In this connection, attention of your honour is drawn to decision of Andhra Pradesh High Court in the case of N.T.R. Estate vs. CIT (1986) 157 ITR 285 (AP) wherein the High Court has referred to Explanations I, II and III added to the s. 40(b) by the Taxation Law (Amendment) Act, 1984 (effective from 1st April, 1985) whereby the separate capacities of a person as individual and as representative of his HUF were recognised.

Recently, it has been held by worthy Supreme Court of India in case of Brij Mohan Das Laxman Das vs. CIT (1997) 233 ITR 825 (SC) and Suwalal Anandi Lal Jain vs. CIT (1997) 224 ITR 753 (SC) that where person is a partner in a firm as Karta representating his HUF, interest paid by the firm on deposits made by him with the firm in his individual capacity is deductible while computing the income of the firm chargeable under the head 'Profit & gains of business or profession" even for periods prior to April, 1985 from which date Expln. 2 to s. 40(b) was inserted in the IT Act, 1961.

In the above referred case, the worthy Supreme Court has referred to decision of Rajasthan High Court in the case of Gajanand Poonam Chand & Bros. vs. CIT (1988) 174 ITR 346 (Raj). In that case the worthy Rajasthan High Court has referred to the definition of 'person' in cl.

(31) of s. 2, it pointed out that the definition shows clearly that an individual, HUF and a firm are distinct persons/entities for the purposes of the IT Act.

The relevant portion of judgment of worthy Supreme Court is reproduced hereunder : The question yet remains where an individual is a partner in one capacity e.g. as a representative of another person, can he have no other capacity vis-a-vis the firm To be more precise, does the above position of law preclude an individual who is a partner representing an HUF from depositing his personal funds with the partnership and receiving interest thereon. Expln. 2 says in clear terms that there is no such bar. This is legislative recognition of the theory of different capacities an individual may hold no doubt confined to cl. (b) of s. 40.' In view of the above views of the worthy Supreme Court, it is hereby prayed that the salary and bonus to Sh. Mohan Lal Arora and Sh.

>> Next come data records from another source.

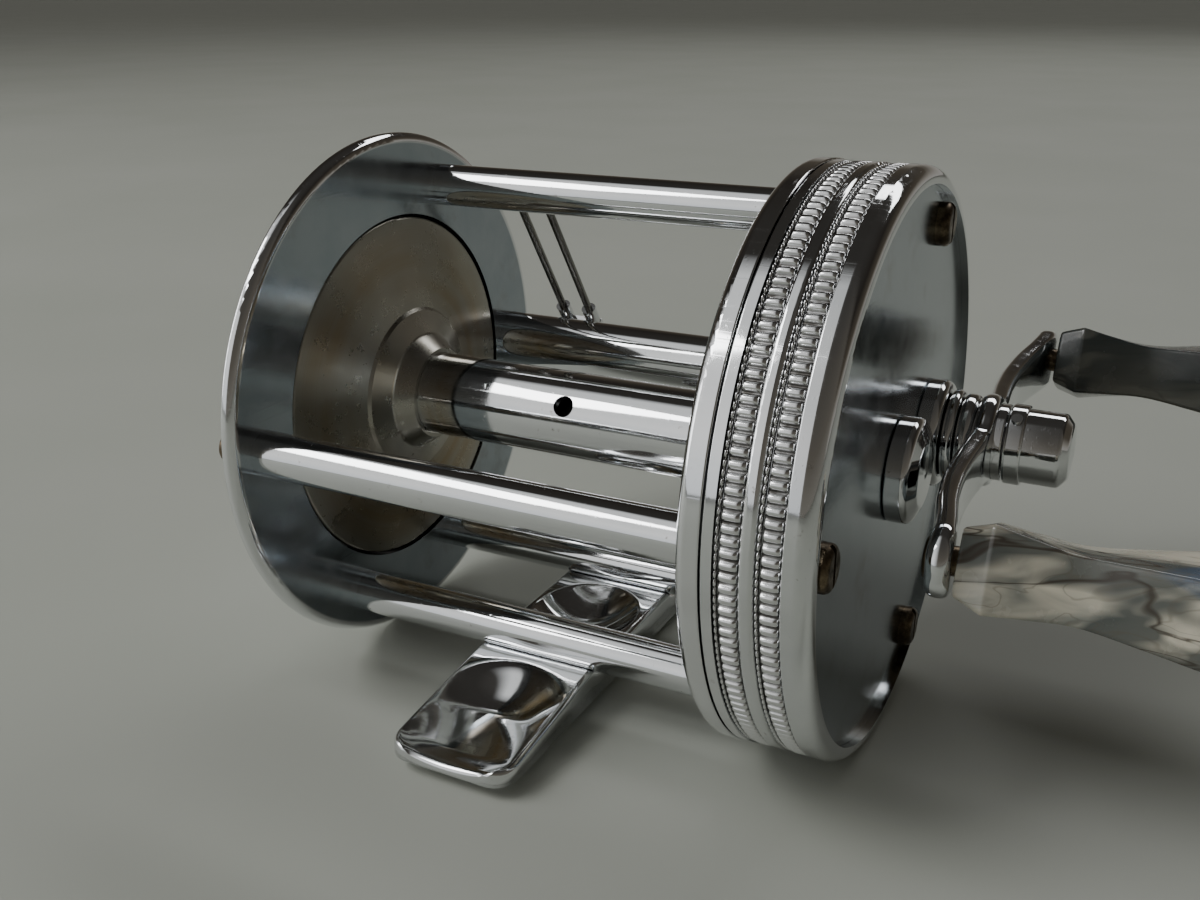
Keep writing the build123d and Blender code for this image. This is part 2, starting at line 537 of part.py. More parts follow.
def line_guide():
    """Carriage on the front of the tube, its pawl, and the wire loop that leads the line."""
    top_y, top_z = on_circle(PILLAR_CIRCLE_R, PILLARS["top_pillar"])
    reach = math.hypot(top_y - WORM_Y, top_z)
    along = Vector(0, (top_y - WORM_Y) / reach, top_z / reach)
    outwards = Vector(0, along.Z, -along.Y)
    start = Vector(GUIDE_X, WORM_Y, AXIS_Z) + outwards * 3.75
    lean = math.degrees(math.atan2(PILLAR_R + WIRE_R + 0.35 - 3.75, reach))
    along = along.rotate(Axis.X, -lean)

    half = WIRE_SPACING / 2
    leg = reach - 2.8
    sideways = Vector(1, 0, 0)
    foot_points = [start + sideways * (s * half) for s in (-1, 1)]
    tops = [p + along * leg for p in foot_points]
    path = (Line(foot_points[0], tops[0])
            + ThreePointArc(tops[0], start + along * (leg + half), tops[1])
            + Line(tops[1], foot_points[1]))
    wire = sweep(Plane(origin=foot_points[0], z_dir=along) * Circle(WIRE_R), path=path)
    save("line_guide_wire", wire)

    carriage_half = 2.6
    shell = pipe(4.25, TUBE_R + 0.1, GUIDE_X - carriage_half, GUIDE_X + carriage_half, WORM_Y)
    wedge_points = [(0, 0)] + [on_circle(8, angle) for angle in (-52, -10, 40)]
    plane = Plane(origin=(GUIDE_X - 5, WORM_Y, AXIS_Z), x_dir=(0, 1, 0), z_dir=(1, 0, 0))
    carriage = shell & extrude(plane * make_face(Polyline(*wedge_points, close=True)), 10)
    ferrules = [Plane(origin=p + along * 1.3, z_dir=along) * Cylinder(0.85, 2.8) for p in foot_points]
    sockets = [Plane(origin=p, z_dir=along) * Cylinder(WIRE_R + FIXED, 9) for p in foot_points]
    around_tube = rod(TUBE_R + 0.1, GUIDE_X - 5, GUIDE_X + 5, WORM_Y)
    carriage = (carriage + ferrules) - sockets - around_tube
    pawl_hole = Pos(GUIDE_X, WORM_Y + 3.5, AXIS_Z) * Rot(90, 0, 0) * Cylinder(0.9 + FIXED, 4)
    save("line_guide_carriage", carriage - pawl_hole)
    pawl_root, pawl_top = WORM_Y + WORM_R + 0.12, WORM_Y + 4.25
    save("guide_pawl", Pos(GUIDE_X, (pawl_root + pawl_top) / 2, AXIS_Z) * Rot(90, 0, 0)
         * Cylinder(0.9, pawl_top - pawl_root))
    save("pawl_cap", Pos(GUIDE_X, pawl_top + 0.3, AXIS_Z) * Rot(90, 0, 0) * Cylinder(1.7, 0.6))


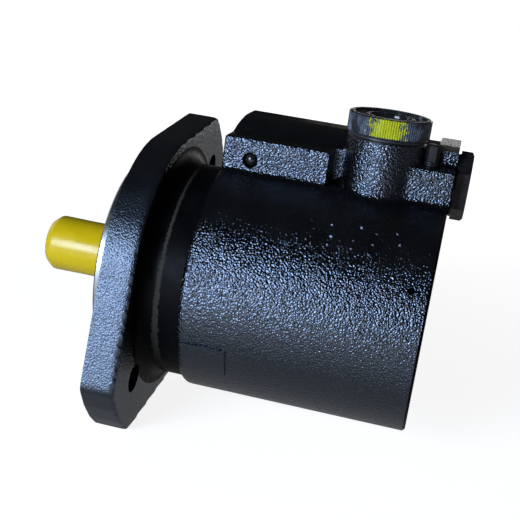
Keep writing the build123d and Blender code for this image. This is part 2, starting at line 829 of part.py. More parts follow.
plate_spring_room = cover_start + cover_pocket_depth - rear_plate_end
plate_spring_length = plate_spring_room - 2 * plate_spring_wire - 2 * ring_gap
save("plate_spring", coil_spring(rear_plate_end + plate_spring_wire + ring_gap, plate_spring_length,
                                 plate_spring_radius, plate_spring_wire, plate_spring_turns))

# --- Flow-control valve ----------------------------------------------------------------
# Ground spool with a small relief valve inside, its spring, and the hexagon plug behind it.
valve_axis = Axis((0, valve_y, valve_z), (1, 0, 0))
spool_radius = valve_bore_radius - spool_clearance
spool_end = spool_start + spool_length
with BuildPart() as flow_spool:
    spool_grooves = [(start, ring_groove_length, spool_radius - ring_groove_depth)
                     for start in ring_groove_starts]
    spool_grooves.append((spool_waist_start, spool_waist_length, spool_waist_radius))
    spool_profile = [(spool_start, spool_hole_radius), (spool_start, spool_radius)]
    for groove_offset, groove_run, groove_floor in sorted(spool_grooves):
        groove_from = spool_start + groove_offset
        groove_to = groove_from + groove_run
        spool_profile += [(groove_from, spool_radius), (groove_from, groove_floor),
                          (groove_to, groove_floor), (groove_to, spool_radius)]
    spool_profile += [(spool_end, spool_radius), (spool_end, 0),
                      (spool_start + spool_hole_depth, 0),
                      (spool_start + spool_hole_depth, spool_hole_radius)]
    revolve(turned_face(spool_profile, valve_y, valve_z), axis=valve_axis)
save("flow_spool", flow_spool.part)

valve_spring_room = spool_start - valve_bore_start
save("flow_spring", coil_spring(valve_bore_start + valve_spring_wire + ring_gap,
                                valve_spring_room - 2 * valve_spring_wire - 2 * ring_gap,
                                valve_spring_radius, valve_spring_wire, valve_spring_turns,
                                valve_y, valve_z))

relief_radius_outer = spool_hole_radius - press_clearance
relief_seat_end = spool_start + relief_seat_length
with BuildPart() as relief_seat:
    revolve(ring_face(spool_start + ring_gap, relief_seat_end, relief_seat_hole, relief_radius_outer,
                      valve_y, valve_z), axis=valve_axis)
save("relief_seat", relief_seat.part)

poppet_tip = relief_seat_end + poppet_gap
poppet_shoulder = poppet_tip + poppet_cone
poppet_end = poppet_shoulder + poppet_length
poppet_radius = spool_hole_radius - running_clearance
with BuildPart() as relief_poppet:
    revolve(turned_face([
        (poppet_tip, 0),
        (poppet_shoulder, poppet_cone),
        (poppet_shoulder, poppet_radius),
        (poppet_end, poppet_radius),
        (poppet_end, poppet_stem_radius),
        (poppet_end + poppet_stem_length, poppet_stem_radius),
        (poppet_end + poppet_stem_length, 0),
    ], valve_y, valve_z), axis=valve_axis)
save("relief_poppet", relief_poppet.part)

relief_spring_start = poppet_end + relief_spring_wire + ring_gap
relief_spring_room = spool_start + spool_hole_depth - relief_spring_start
save("relief_spring", coil_spring(relief_spring_start,
                                  relief_spring_room - relief_spring_wire - ring_gap,
                                  relief_spring_radius, relief_spring_wire, relief_spring_turns,
                                  valve_y, valve_z))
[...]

Mohinder Pal in their individual capacity and for their personal efforts and skills be not disallowed under s. 40(b) which clearly recognises dual capacity of an individual." 6. The Hon'ble Supreme Court has decided this issue in two judgments.

The first judgment is in case of Brij Mohan Das Laxman Das vs. CIT (1997) 223 ITR 825 (SC) and the second judgment is related to the case of Suwalal Anandi Lal Jain vs. CIT (1997) 224 ITR 753 (SC).

"Here the first thing that we must grasp is that a firm is not a legal person even though it has so attributes of personality.

Partnership is a certain relation between persons, the product of agreement to share the profits of a business. Firm is a collective noun, compendious expression to designate an entity, on a person. In Income-tax law, a firm is a unit of assessment, by special provisions, but is not a full person which leads to the next step that since a contract of employment requires two distinct persons, viz. the employer and the employee, there cannot be a contract of service, in strict law, between a firm and one of its partners. So that any agreement for remuneration of a partner for taking part in the conduct of the business must be regarded as a part of the profits being made over as a reward for the human capital brought in. Sec. 13 of the Partnership Act brings into focus this basis of partnership business.

This Court also quoted with approval the passage from Lindley on the Law of Partnership to the effect. : "In point of law, a partner may be the debtor or the creditor of his co-partners, but he cannot be either debtor or creditor of the firm of which he is himself a member, nor can he be employed by the firm of which he is himself a member, nor can he be employed by his firm, for, a man cannot be his own employer". The provisions in Chapters III and IV of the Partnership Act amply define and delineate the duties, obligations and rights of the partners vis-a-vis the firm. The question yet remains where an individual is a partner in one capacity, e.g., as a representative of another person, can he have no other capacity vis-a-vis the firm. To be more precise, does the above position of law preclude an individual, who is a partner representing an HUF, from depositing his personal funds with the partnership and receiving interest thereon Expln. 2 says in clear terms that there is no such bar. This is the legislative recognition of the theory of different capacities an individual may hold - no doubt confined to cl. (b) of s. 40. Once this is so, we see no reason to hold that this theory of different capacities is not valid or available for the period anterior to April, 1985. Accordingly, we hold that even for the period anterior to 1st April, 1985, any interest paid to a partner, who is a partner representing his HUF, on the deposit of his personal/individual funds, does not fall within the mischief of cl. (b) of s. 40. In this view of the matter, we agree with the view taken by the Rajasthan High Court in Gajanand Poonam Chand & Bros.

vs. CIT (1988) 174 ITR 346 (Raj) that Expln. 2, in the context of cl. (b) of s. 40, is declaratory in nature. Accordingly, we allow this appeal, set aside the judgment of the High Court and answer the question referred under s. 256 in the affirmative i.e., in favour of the assessee and against the Revenue." 7. Keeping in view the above discussions, the appeal filed by the Revenue is dismissed and order passed by the learned CIT(A) on this issue is confirmed.